Sono passati ora quasi dieci anni; cos’è cambiato? Gli autobus “accessibili” si sono moltiplicati e anche molti degli altri problemi sono stati risolti; ma esaminiamoli questi problemi: anzitutto gli autobus accessibili servono a poco se accessibili non sono le fermate, e quando già 18 autobus “sbarrierati” giravano per Trento (nel 2000 e giù di lì) queste ancora non c’erano. Oggi le fermate accessibili sono invece molte e tutte comodamente elencate sul sito della “Trentino Trasporti”. Altro problema: i primi autobus muniti di pedana avevano un sistema di discesa automatizzata di quest’ultima che causava solo problemi in quanto spesso non funzionava o era talvolta poco compatibile con il terreno circostante. Successivamente gli autobus sono stati integrati con un sistema di discesa manuale e gli ultimissimi “Scania” nuovi (sono circa una trentina in tutta Trento) si avvalgono solo di questo sistema, senza più automatizzazioni. Questo comporta un ulteriore perplessità: chi attiverà il sistema manuale? Se, come è naturale, sarà l’autista, andrà opportunamente considerato questo nuovo ruolo “relazionale” del conducente, che non sarà più un anonimo operatore nella sua cabina, ma si relazionerà direttamente con l’interessato.

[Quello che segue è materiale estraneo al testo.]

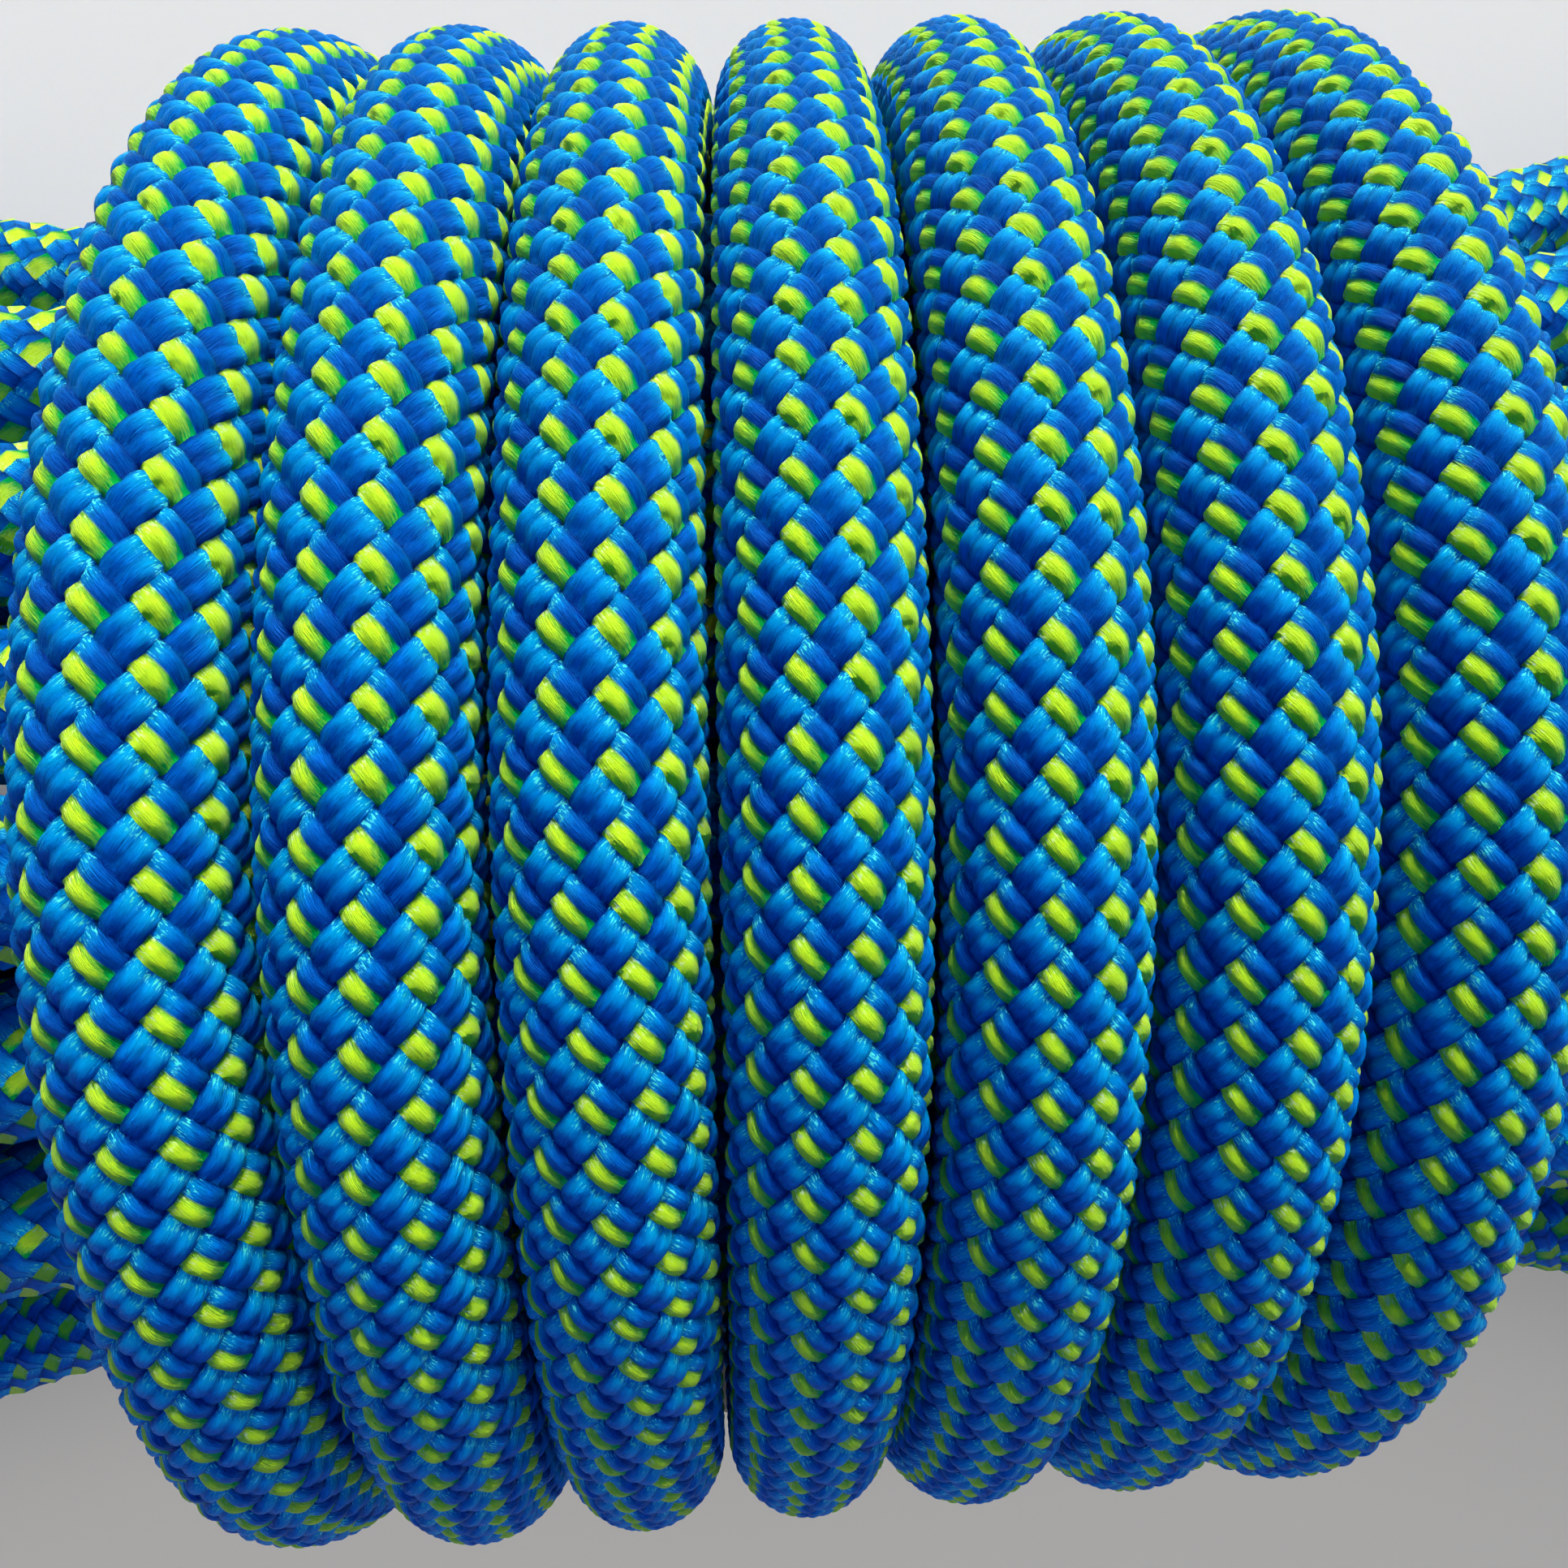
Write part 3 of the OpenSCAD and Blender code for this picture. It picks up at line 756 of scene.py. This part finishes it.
WALL = (SLEEVE_R - SLEEVE_IN) / 2
MIDDLE_R = SLEEVE_IN + WALL
body = [(z, SLEEVE_R) for z in np.linspace(WALL, SLEEVE_L - WALL, 120)]
SLEEVE = (arc(WALL, MIDDLE_R, WALL, -180, 0) + body[1:-1]
          + arc(SLEEVE_L - WALL, MIDDLE_R, WALL, 0, 180))
FACE_R = ROPE_R - TIP_ROUND
TIP = ([(z, ROPE_R) for z in np.linspace(-TIP_UNDER, TIP_L - TIP_ROUND, 8)]
       + arc(TIP_L - TIP_ROUND, FACE_R, TIP_ROUND, 0, 90)[1:]
       + [(TIP_L - TIP_DISH * (1 - (r / FACE_R) ** 2), r) for r in np.linspace(3.8, 0, 16)])

sleeve, tree, shader = new_material("End sleeve", Specular_IOR_Level=0.5)
place_in = tree.nodes.new("ShaderNodeTexCoord").outputs["Object"]
scuffs = noise(tree, place_in, scale=900.0, detail=4.0, rough=0.7)
worn = noise(tree, place_in, scale=160.0)
dust = ((scuffs + worn * 0.5 - 0.86) * 5.0).clip()
tree.links.new(mix_color(tree, dust, (0.016, 0.016, 0.018), (0.055, 0.057, 0.06)),
               shader.inputs["Base Color"])
tree.links.new((scuffs * 0.25 + worn * 0.15 + 0.12).socket, shader.inputs["Roughness"])
add_bump(tree, shader, scuffs * 0.06 + worn * 0.10)

melted, tree, shader = new_material("Fused tip", Specular_IOR_Level=0.5)
place_in = tree.nodes.new("ShaderNodeTexCoord").outputs["Object"]
swirl = noise(tree, place_in, scale=420.0, detail=3.0, rough=0.6)
streak = noise(tree, place_in, scale=1300.0, detail=3.0, rough=0.6)
blend = mix_color(tree, ((swirl - 0.45) * 6.0).clip(), (0.002, 0.012, 0.07), (0.01, 0.06, 0.03))
tree.links.new(mix_color(tree, ((streak - 0.6) * 5.0).clip(), blend, (0.02, 0.10, 0.26)),
               shader.inputs["Base Color"])
tree.links.new((swirl * 0.3 + 0.15).socket, shader.inputs["Roughness"])
add_bump(tree, shader, swirl * 0.25 + streak * 0.05)


def strand_material(name, light, dark, scale, rough):
    """Twisted yarn or thin tape: fine lines, with darker gaps between them"""
    m, tree, shader = new_material(name, Roughness=rough)
    where = tree.nodes.new("ShaderNodeMapping")
    tree.links.new(tree.nodes.new("ShaderNodeTexCoord").outputs["Object"], where.inputs["Vector"])
    where.inputs["Scale"].default_value = scale
    lines = noise(tree, where.outputs[0], scale=1.0, detail=3.0, rough=0.6)
    tree.links.new(mix_color(tree, ((lines - 0.3) * 2.2).clip(), dark, light),
                   shader.inputs["Base Color"])
    add_bump(tree, shader, lines * 0.2)
    return m


core = strand_material("Core strand", light=(0.88, 0.88, 0.84), dark=(0.62, 0.62, 0.57),
                       scale=(700, 5200, 5200), rough=0.6)
tape = strand_material("Tracer tape", light=(0.92, 0.62, 0.06), dark=(0.66, 0.38, 0.02),
                       scale=(900, 4200, 4200), rough=0.35)
for node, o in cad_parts.items():
    for word, material in (("core_strand", core), ("tracer", tape)):
        if word in node:
            o.data.materials.clear()
            o.data.materials.append(material)
for end, last, before in (("start", route[0], route[1]), ("finish", route[-1], route[-2])):
    way = (last - before) / END_L
    o = turned(f"{end}_sleeve_shrunk", last + (TIP_COVER - SLEEVE_L) * way, way, SLEEVE,
               sleeve_bumps, sleeve)
    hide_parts(f"{end}_end_sleeve")
    o = turned(f"{end}_tip_melted", last, way, TIP, tip_bumps, melted)
    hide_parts(f"{end}_fused_tip")

# ---- floor and light
# The key light is slightly green, so the floor is tinted against it and has a lamp of its own,
# and looks neutral. The sky lamp lights the rope only, mild and blue, from the other side.
FLOOR_HALF = 60.0              # half of its side, in metres
FLOOR_COLOR = (0.604, 0.499, 0.649, 1.0)
BACKGROUND = (0.80, 0.80, 0.80)
DIM_SKY = (0.02, 0.12, 0.18)

floor_me = bpy.data.meshes.new("Floor")
floor_me.from_pydata([(x * FLOOR_HALF, y * FLOOR_HALF, 0) for x, y in
                      ((-1, -1), (1, -1), (1, 1), (-1, 1))], [], [(0, 1, 2, 3)])
floor = bpy.data.objects.new("Floor", floor_me)
bpy.context.scene.collection.objects.link(floor)
pale, tree, shader = new_material("Pale floor", Roughness=1.0, Specular_IOR_Level=0.0,
                                  Base_Color=FLOOR_COLOR)
floor_me.materials.append(pale)


def sun(name, azimuth, elevation, strength, softness, color, only=None):
    """A distant light. Azimuth 0 is over +Y, and grows towards +X. only lists what it lights."""
    data = bpy.data.lights.new(name, "SUN")
    data.energy, data.angle, data.color = strength, math.radians(softness), color
    o = bpy.data.objects.new(name, data)
    bpy.context.scene.collection.objects.link(o)
    a, e = math.radians(azimuth), math.radians(elevation)
    way = Vector((math.sin(a) * math.cos(e), math.cos(a) * math.cos(e), math.sin(e)))
    o.rotation_mode = "QUATERNION"
    o.rotation_quaternion = way.to_track_quat("Z", "Y")
    if only:
        lit = bpy.data.collections.new(name + " lights")
        for x in only:
            lit.objects.link(x)
        o.light_linking.receiver_collection = lit


sun("Key", azimuth=17, elevation=28, strength=4.6, softness=26, color=(1.0, 1.21, 0.93))
sun("Sky on the rope", azimuth=185, elevation=60, strength=0.5, softness=50,
    color=(0.0, 0.15, 1.0), only=ropes)
sun("Sky on the floor", azimuth=185, elevation=80, strength=1.97, softness=90,
    color=(1.0, 1.06, 0.67), only=[floor])

# The camera, reflections and what shines through see a pale background. What lights the scene
# in its place is dim and blue.
world = bpy.data.worlds.new("World")
bpy.context.scene.world = world
world.use_nodes = True
tree = world.node_tree
background = tree.nodes["Background"]
background.inputs["Strength"].default_value = 1.0
rays = tree.nodes.new("ShaderNodeLightPath").outputs
camera_ray, glossy_ray, through_ray = (Sum(tree, rays[f"Is {kind} Ray"])
                                       for kind in ("Camera", "Glossy", "Transmission"))
seen = (camera_ray + glossy_ray + through_ray).clip()
tree.links.new(mix_color(tree, seen, DIM_SKY, BACKGROUND), background.inputs["Color"])
bpy.context.scene.view_settings.view_transform = "Standard"
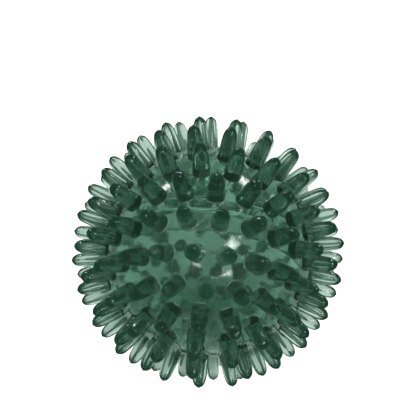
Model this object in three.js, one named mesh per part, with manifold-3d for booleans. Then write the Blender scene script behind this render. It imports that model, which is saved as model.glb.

Ultima e attualissima questione: certe nuove carrozzine elettriche sono di dimensioni superiori a quelle standard di solito rispettate per la costruzione di tali mezzi oppure, sugli autobus, sono gli spazi appositi dedicati alle carrozzine ad essere leggermente troppo stretti. In ogni caso la conseguenza è che con una carrozza elettrica solo a malapena ci si può inserire nella postazione apposita per poi allacciarsi correttamente con la cintura di sicurezza. Basterebbe pochissimo (accorciare di una decina di centimetri la parete ove poggia la carrozza) per risolvere questo piccolo ma non indifferente problema che costringe il disabile a disporsi un poco girato di lato, occupando, tra l’altro, più spazio. Il rischio è che con una carrozzina anche solo leggermente più ingombrante di quella che abbiamo testato esso non riesca affatto a posizionarsi. Sarebbe altresì corretto che quest’informazione fosse presente sul sito di Trentino Trasporti (nell’utile e già presente sezione “disabili”) assieme ad un’altra, forse ritenuta scontata ma di fondamentale importanza: sugli autobus (nuovi o vecchi che siano), esiste un’unica postazione per disabili, il che ovviamente significa che non a senso per due carrozzati aspettare l’autobus alla stessa fermata e se un disabile è già a bordo il secondo dovrà aspettare la prossima corsa.
Tutto sommato si deve comunque parlare di un notevole progresso dell’accessibilità nel trasporto urbano durante questi ultimissimi anni, peccato che non si possa dire lo stesso della “fruibilità”; in totale antitesi con il sondaggio del 2000 (che testimoniava una gran voglia di autobus per i disabili) coloro (quantomeno i carrozzati) che lo utilizzano frequentemente rimangono un pugno di pionieri.